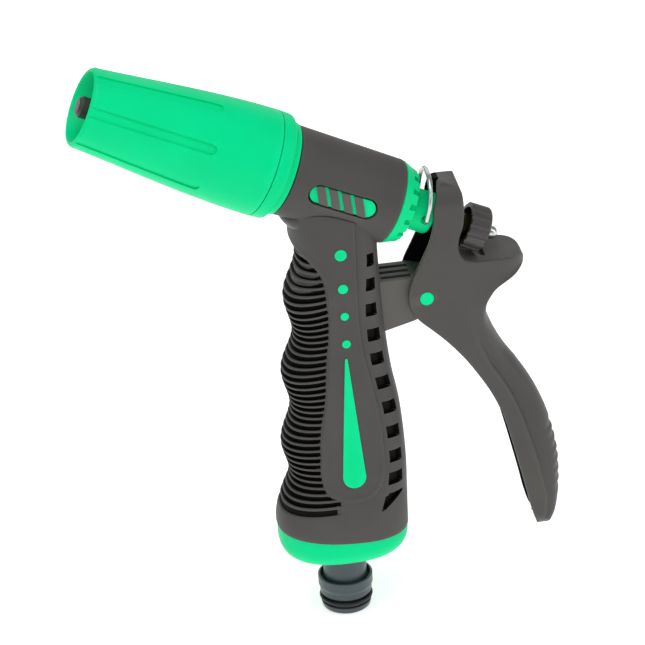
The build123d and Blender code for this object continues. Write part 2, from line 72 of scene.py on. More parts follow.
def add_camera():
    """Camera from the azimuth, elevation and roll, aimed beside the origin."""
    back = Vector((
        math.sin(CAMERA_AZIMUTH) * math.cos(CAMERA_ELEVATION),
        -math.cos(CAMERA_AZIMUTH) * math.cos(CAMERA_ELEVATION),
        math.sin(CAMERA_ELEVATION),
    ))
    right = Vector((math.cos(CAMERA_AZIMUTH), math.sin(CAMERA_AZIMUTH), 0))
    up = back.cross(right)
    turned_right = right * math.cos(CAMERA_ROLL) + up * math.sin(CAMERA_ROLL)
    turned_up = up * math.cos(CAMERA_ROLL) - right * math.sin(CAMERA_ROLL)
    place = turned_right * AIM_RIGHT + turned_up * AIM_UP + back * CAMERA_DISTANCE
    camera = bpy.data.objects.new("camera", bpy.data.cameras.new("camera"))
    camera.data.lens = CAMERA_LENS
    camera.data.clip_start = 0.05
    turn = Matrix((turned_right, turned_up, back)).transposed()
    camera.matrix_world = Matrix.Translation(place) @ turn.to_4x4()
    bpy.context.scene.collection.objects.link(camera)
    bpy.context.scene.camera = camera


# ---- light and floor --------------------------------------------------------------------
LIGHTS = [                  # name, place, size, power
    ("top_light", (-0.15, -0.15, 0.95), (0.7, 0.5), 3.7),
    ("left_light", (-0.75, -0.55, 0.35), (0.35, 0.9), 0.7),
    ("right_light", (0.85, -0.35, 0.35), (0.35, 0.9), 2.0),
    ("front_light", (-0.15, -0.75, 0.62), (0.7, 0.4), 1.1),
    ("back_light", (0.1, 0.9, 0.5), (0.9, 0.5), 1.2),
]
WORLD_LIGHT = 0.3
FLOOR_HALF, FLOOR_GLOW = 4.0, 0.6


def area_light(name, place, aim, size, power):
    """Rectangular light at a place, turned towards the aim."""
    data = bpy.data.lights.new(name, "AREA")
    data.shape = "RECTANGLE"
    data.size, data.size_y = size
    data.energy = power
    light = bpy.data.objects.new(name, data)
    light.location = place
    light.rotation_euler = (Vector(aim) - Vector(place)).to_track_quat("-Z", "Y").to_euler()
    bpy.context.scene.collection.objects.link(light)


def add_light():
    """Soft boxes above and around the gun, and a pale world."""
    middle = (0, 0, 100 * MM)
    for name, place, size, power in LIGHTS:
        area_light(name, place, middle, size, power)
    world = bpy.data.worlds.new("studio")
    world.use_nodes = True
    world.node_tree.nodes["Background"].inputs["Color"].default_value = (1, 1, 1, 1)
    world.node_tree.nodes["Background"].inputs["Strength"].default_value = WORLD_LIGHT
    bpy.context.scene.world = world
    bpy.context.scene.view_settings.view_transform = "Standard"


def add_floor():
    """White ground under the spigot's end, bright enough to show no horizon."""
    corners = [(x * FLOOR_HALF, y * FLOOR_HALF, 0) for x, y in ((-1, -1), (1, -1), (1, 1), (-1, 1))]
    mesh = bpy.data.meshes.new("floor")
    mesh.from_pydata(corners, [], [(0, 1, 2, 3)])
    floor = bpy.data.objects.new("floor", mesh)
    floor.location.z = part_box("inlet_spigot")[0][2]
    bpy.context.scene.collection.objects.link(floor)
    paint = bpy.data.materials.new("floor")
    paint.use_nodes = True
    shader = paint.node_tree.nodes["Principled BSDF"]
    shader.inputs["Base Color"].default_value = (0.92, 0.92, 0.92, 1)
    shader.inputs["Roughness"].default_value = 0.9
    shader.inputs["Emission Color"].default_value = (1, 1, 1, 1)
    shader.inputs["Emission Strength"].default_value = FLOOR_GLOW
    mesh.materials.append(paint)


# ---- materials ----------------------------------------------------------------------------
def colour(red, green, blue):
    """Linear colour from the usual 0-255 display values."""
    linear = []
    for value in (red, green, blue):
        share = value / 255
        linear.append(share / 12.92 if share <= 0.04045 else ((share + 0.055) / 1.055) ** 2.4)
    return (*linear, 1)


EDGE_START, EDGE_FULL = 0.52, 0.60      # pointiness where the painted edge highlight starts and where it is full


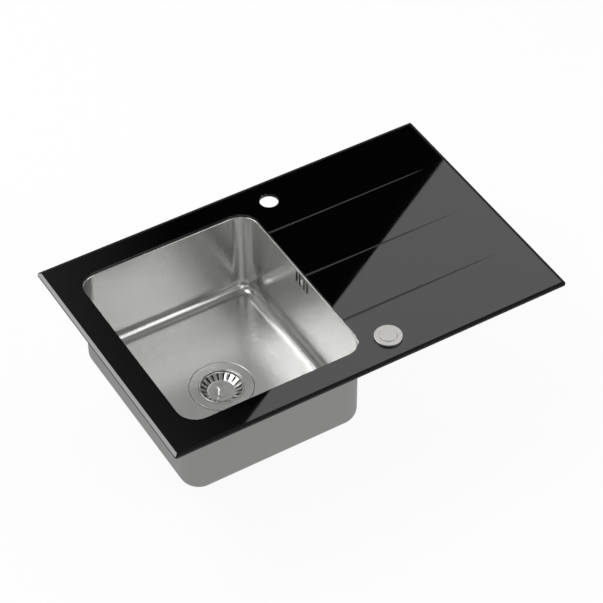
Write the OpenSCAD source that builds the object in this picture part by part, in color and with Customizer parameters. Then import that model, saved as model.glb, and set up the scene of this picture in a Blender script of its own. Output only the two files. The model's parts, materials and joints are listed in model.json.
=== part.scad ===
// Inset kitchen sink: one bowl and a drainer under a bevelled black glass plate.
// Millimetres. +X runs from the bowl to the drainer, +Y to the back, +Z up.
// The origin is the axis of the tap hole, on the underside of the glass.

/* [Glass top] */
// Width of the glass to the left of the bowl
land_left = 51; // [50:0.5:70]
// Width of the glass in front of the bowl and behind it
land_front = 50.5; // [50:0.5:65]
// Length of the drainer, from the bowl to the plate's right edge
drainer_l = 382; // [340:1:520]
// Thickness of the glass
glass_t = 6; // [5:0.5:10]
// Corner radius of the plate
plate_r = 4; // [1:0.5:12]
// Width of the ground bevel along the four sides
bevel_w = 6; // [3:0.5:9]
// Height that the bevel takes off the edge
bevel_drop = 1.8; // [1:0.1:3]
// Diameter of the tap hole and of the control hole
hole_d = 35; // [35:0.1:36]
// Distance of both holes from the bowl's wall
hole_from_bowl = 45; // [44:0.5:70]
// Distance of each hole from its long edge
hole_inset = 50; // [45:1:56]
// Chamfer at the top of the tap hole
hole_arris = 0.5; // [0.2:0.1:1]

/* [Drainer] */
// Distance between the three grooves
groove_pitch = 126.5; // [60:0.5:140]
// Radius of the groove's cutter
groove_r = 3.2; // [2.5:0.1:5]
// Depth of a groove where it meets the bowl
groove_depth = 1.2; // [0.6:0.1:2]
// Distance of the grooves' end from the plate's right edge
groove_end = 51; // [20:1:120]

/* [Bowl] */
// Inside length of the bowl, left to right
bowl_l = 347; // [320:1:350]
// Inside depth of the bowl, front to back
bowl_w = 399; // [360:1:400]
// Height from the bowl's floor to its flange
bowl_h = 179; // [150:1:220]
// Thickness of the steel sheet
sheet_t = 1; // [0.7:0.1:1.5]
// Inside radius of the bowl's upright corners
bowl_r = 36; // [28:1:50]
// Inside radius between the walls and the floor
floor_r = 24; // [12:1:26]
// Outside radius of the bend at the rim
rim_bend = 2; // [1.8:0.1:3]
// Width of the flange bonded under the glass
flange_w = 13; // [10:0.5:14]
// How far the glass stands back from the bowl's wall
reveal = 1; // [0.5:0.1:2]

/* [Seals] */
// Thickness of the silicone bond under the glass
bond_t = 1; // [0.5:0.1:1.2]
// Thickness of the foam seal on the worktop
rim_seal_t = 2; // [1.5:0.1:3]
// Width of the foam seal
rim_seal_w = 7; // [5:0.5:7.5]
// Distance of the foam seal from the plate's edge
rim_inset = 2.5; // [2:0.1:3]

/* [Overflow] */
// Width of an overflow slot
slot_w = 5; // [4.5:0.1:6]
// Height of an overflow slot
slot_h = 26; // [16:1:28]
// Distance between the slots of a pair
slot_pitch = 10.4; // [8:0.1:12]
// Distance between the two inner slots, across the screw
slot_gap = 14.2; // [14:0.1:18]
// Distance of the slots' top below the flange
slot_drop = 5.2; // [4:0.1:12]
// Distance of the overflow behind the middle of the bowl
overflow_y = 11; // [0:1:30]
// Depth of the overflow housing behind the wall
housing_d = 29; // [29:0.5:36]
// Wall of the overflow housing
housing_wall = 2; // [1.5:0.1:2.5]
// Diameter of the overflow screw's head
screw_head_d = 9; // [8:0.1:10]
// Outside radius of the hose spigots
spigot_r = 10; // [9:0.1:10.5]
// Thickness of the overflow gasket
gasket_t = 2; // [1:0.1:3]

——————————

-- Exercise details --
Above are the records; copy every line in them that holds the word "Blender".

-- Written reply --
The build123d and Blender code for this object continues. Write part 2, from line 72 of scene.py on. More parts follow.
Write the OpenSCAD source that builds the object in this picture part by part, in color and with Customizer parameters. Then import that model, saved as model.glb, and set up the scene of this picture in a Blender script of its own. Output only the two files. The model's parts, materials and joints are listed in model.json.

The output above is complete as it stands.